Delay is no longer neutral; it is an active decision to accept growing hazards and shrinking margins.

1. Insurance Drift. As underwriters incorporate fire surveys like ACOR’s, premiums for manual facilities will spike or cover will be withdrawn, leaving owners to self-insure catastrophic risk.

2. Tender Exclusion. Councils and consumer-goods firms increasingly demand traceable diversion data. Plants without AI instrumentation may find themselves locked out of long-term contracts.

3. Stranded Assets. Equipment bought today without AI integration points could need retrofits well before its mechanical lifespan ends, forcing double spending just to stay relevant.
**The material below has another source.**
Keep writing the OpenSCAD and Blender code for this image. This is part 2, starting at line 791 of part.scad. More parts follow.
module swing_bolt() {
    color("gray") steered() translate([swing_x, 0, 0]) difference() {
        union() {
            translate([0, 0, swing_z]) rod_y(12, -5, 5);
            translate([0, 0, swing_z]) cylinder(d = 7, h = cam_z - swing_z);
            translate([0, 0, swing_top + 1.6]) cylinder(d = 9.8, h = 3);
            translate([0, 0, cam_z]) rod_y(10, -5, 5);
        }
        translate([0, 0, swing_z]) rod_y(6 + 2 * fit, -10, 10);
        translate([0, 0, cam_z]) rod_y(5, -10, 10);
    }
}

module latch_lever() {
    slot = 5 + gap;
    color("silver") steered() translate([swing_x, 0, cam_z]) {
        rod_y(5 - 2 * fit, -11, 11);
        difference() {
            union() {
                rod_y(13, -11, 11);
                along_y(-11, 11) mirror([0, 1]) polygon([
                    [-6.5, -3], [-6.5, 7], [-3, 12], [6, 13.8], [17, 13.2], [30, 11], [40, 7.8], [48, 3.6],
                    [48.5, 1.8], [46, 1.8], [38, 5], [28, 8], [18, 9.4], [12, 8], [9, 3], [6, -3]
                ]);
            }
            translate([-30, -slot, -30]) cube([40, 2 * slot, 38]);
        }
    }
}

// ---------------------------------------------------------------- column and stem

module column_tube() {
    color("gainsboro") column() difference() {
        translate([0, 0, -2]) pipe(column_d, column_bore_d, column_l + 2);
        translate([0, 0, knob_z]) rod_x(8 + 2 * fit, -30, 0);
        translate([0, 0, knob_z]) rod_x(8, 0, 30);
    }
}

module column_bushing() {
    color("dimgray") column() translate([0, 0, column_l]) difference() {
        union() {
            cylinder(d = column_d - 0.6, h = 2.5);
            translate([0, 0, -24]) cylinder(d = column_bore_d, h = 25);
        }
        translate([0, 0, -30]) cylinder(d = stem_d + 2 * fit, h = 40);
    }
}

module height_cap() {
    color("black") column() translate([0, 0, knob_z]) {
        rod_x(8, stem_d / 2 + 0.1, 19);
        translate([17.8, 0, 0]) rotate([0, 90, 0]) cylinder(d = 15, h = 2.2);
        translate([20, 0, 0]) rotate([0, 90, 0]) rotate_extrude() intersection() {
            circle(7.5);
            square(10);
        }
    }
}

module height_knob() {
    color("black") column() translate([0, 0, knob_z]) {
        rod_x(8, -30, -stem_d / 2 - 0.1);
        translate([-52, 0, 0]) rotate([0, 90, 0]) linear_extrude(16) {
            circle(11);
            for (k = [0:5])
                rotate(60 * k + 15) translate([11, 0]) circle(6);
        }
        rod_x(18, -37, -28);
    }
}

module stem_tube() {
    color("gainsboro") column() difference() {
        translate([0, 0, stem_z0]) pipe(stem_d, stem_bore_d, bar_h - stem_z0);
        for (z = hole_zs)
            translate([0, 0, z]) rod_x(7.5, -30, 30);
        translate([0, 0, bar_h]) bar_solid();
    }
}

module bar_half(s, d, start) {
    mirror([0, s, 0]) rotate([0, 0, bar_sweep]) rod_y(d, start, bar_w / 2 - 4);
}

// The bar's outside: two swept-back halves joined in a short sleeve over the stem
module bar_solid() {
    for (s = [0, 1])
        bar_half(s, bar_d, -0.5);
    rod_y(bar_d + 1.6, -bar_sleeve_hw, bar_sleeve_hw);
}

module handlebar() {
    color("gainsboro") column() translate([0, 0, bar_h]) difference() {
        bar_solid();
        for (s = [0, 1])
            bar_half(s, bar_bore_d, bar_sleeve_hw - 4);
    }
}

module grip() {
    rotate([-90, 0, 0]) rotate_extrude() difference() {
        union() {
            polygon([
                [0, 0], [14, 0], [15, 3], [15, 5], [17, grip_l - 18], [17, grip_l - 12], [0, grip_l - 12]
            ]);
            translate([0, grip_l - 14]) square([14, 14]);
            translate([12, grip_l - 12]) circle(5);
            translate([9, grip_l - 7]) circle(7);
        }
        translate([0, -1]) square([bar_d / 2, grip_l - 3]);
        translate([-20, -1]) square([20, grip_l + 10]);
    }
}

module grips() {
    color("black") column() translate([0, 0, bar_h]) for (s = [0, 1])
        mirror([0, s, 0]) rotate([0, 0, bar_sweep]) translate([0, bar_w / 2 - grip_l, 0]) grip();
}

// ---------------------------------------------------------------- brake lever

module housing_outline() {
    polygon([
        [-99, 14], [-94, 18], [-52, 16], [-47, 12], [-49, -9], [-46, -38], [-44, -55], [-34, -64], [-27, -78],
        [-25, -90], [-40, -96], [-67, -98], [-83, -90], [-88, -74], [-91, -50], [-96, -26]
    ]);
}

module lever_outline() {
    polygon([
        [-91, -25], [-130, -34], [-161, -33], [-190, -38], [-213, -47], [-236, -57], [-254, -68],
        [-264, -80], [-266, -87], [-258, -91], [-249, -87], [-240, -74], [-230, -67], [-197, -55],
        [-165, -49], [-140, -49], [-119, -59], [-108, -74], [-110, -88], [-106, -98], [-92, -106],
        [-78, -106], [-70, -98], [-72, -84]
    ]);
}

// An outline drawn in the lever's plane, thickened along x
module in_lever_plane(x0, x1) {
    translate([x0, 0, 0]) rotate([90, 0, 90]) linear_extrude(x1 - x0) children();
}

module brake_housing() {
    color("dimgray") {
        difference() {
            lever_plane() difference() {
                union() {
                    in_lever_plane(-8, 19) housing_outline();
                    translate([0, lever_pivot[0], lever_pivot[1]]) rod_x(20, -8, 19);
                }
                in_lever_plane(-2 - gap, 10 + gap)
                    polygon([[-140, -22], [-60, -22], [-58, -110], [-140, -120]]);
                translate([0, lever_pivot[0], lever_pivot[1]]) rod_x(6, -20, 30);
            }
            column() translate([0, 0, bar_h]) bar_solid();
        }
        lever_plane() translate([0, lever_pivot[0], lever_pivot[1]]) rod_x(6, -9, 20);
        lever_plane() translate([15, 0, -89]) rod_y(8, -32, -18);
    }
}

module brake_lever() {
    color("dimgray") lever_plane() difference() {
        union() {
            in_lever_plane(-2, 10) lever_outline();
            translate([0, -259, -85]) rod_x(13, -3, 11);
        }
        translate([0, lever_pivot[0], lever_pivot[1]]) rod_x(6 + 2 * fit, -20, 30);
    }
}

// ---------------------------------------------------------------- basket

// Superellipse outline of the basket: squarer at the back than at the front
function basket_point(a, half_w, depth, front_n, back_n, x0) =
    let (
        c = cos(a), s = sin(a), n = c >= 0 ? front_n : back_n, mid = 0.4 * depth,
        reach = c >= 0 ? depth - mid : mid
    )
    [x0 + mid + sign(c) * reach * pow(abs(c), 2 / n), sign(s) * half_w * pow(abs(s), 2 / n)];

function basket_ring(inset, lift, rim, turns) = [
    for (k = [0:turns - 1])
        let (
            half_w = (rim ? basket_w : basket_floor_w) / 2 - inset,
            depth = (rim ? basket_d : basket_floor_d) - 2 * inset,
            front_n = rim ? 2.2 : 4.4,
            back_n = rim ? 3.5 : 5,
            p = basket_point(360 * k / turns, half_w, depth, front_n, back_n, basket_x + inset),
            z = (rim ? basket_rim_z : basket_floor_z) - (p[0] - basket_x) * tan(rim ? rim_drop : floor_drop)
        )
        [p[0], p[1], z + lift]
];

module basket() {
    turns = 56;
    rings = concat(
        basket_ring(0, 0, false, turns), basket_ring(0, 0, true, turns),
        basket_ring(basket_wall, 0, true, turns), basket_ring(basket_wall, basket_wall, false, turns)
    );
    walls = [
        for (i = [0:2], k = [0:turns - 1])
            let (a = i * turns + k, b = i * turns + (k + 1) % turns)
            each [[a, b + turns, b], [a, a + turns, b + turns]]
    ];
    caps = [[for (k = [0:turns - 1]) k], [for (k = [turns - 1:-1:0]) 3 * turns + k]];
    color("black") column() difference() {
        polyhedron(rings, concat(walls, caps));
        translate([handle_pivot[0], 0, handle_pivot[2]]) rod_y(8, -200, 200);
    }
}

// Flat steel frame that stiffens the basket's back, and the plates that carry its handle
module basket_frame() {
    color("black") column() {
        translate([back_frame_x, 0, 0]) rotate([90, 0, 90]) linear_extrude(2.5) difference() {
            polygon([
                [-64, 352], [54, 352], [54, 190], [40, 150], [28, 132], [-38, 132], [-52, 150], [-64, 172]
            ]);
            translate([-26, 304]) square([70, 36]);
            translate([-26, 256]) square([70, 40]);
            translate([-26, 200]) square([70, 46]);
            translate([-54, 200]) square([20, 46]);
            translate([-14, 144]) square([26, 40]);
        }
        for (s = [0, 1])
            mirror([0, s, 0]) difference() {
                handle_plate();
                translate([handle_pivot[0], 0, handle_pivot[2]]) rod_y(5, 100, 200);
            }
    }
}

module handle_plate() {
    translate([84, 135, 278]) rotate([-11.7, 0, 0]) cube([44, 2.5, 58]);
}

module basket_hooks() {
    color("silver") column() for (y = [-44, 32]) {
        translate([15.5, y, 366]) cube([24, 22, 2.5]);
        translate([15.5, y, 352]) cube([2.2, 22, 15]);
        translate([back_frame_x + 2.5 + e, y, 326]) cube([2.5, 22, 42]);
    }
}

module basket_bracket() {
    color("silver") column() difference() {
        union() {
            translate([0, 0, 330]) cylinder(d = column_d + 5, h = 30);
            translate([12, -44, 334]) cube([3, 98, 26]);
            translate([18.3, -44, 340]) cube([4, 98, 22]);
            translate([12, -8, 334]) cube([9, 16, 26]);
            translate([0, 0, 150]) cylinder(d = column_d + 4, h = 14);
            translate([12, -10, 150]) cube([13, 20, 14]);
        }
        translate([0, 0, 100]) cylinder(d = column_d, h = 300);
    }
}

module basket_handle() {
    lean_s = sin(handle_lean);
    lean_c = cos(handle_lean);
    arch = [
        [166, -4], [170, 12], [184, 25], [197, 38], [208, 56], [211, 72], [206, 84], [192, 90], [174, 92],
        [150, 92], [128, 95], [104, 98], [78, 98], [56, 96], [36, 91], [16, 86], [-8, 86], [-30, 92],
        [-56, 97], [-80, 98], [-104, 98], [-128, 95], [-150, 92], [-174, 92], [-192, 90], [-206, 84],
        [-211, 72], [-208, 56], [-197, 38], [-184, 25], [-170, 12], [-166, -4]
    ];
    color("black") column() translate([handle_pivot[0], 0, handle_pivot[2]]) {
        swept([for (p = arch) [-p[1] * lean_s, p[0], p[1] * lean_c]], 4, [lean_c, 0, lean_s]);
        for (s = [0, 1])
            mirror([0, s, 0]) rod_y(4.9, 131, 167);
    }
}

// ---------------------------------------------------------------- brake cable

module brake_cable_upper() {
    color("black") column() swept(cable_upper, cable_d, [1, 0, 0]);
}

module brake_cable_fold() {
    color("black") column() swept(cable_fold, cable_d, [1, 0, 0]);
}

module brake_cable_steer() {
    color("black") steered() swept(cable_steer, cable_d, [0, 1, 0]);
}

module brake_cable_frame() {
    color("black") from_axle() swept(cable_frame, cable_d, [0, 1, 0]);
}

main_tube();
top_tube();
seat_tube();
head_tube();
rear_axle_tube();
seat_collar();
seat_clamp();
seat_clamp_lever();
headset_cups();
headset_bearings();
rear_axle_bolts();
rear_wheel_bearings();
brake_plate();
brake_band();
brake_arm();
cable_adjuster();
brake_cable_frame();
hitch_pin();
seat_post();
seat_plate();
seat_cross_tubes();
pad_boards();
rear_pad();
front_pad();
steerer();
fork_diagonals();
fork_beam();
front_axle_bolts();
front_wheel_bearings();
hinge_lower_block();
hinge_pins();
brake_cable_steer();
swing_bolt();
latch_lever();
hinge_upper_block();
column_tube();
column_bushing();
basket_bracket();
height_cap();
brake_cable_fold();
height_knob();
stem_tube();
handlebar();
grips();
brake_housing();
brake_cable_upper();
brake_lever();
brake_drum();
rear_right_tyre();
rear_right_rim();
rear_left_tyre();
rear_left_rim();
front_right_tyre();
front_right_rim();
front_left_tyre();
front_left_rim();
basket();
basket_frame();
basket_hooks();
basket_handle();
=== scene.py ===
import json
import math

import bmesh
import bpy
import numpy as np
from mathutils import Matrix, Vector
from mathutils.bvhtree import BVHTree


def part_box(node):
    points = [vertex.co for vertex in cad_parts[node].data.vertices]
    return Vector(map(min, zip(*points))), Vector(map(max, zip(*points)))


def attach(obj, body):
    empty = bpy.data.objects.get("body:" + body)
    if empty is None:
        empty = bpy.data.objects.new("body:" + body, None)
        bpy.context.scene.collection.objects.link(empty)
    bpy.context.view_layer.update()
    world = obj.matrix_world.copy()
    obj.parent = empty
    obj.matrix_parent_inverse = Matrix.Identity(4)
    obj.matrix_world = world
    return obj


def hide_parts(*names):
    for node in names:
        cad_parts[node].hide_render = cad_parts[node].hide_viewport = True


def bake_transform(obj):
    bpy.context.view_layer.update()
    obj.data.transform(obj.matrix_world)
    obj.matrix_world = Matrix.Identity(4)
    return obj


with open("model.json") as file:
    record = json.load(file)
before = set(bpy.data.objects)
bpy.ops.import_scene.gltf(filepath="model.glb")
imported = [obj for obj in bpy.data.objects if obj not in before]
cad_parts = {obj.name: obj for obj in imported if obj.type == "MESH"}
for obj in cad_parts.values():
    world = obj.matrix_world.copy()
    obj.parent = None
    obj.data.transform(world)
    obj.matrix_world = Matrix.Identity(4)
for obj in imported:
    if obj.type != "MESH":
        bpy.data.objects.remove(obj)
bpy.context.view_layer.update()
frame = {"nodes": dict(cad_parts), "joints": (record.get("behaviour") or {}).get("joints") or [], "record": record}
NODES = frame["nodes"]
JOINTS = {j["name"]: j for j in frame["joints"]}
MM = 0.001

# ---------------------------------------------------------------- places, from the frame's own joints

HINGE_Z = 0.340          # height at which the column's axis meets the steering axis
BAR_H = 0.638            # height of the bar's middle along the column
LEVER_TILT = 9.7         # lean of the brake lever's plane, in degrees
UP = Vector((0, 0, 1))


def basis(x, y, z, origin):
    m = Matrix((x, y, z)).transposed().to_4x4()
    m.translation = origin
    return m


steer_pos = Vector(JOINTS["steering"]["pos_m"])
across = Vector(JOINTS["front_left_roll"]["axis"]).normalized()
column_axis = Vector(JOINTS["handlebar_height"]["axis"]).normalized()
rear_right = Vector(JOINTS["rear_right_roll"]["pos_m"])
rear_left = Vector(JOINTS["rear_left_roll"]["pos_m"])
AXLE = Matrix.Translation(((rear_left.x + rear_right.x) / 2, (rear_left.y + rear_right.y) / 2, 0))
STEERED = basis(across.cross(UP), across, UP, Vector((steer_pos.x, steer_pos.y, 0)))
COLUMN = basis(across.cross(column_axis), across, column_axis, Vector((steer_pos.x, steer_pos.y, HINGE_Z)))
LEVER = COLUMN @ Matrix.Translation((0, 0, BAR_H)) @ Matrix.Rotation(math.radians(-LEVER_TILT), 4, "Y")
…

4. Competitive Price Pressure. Operators who capture more saleable material can afford to reduce gate fees or offer better service-level agreements, squeezing late adopters in commodity and contract markets.

5. Regulatory Penalties. Failing to meet the 2030 resource-recovery targets risks fines, loss of licence extensions or forced upgrades under environmental-protection notices.

   
   

A Closing Call to Action

The waste industry often prides itself on caution—and rightly so, because we handle fire, chemicals and public health every day. Yet caution should not be mistaken for inertia. The Portsmouth and Cleanaway examples prove that AI is both mature and profitable. Every month we hesitate, a competitor installs another robot, an insurer recalculates risk, and a battery fire somewhere adds another black mark to the sector’s safety record.

The path forward is clear: start with a targeted pilot—maybe a single robotic sorter or a set of smart-bin sensors—collect the data, and let the numbers speak for themselves. From there, scale quickly, because the market, the regulators and the climate goals will not slow down to match a traditional capital-upgrade tempo.

AI is no longer the future of waste management; it is the present, and the longer we wait, the further we fall behind.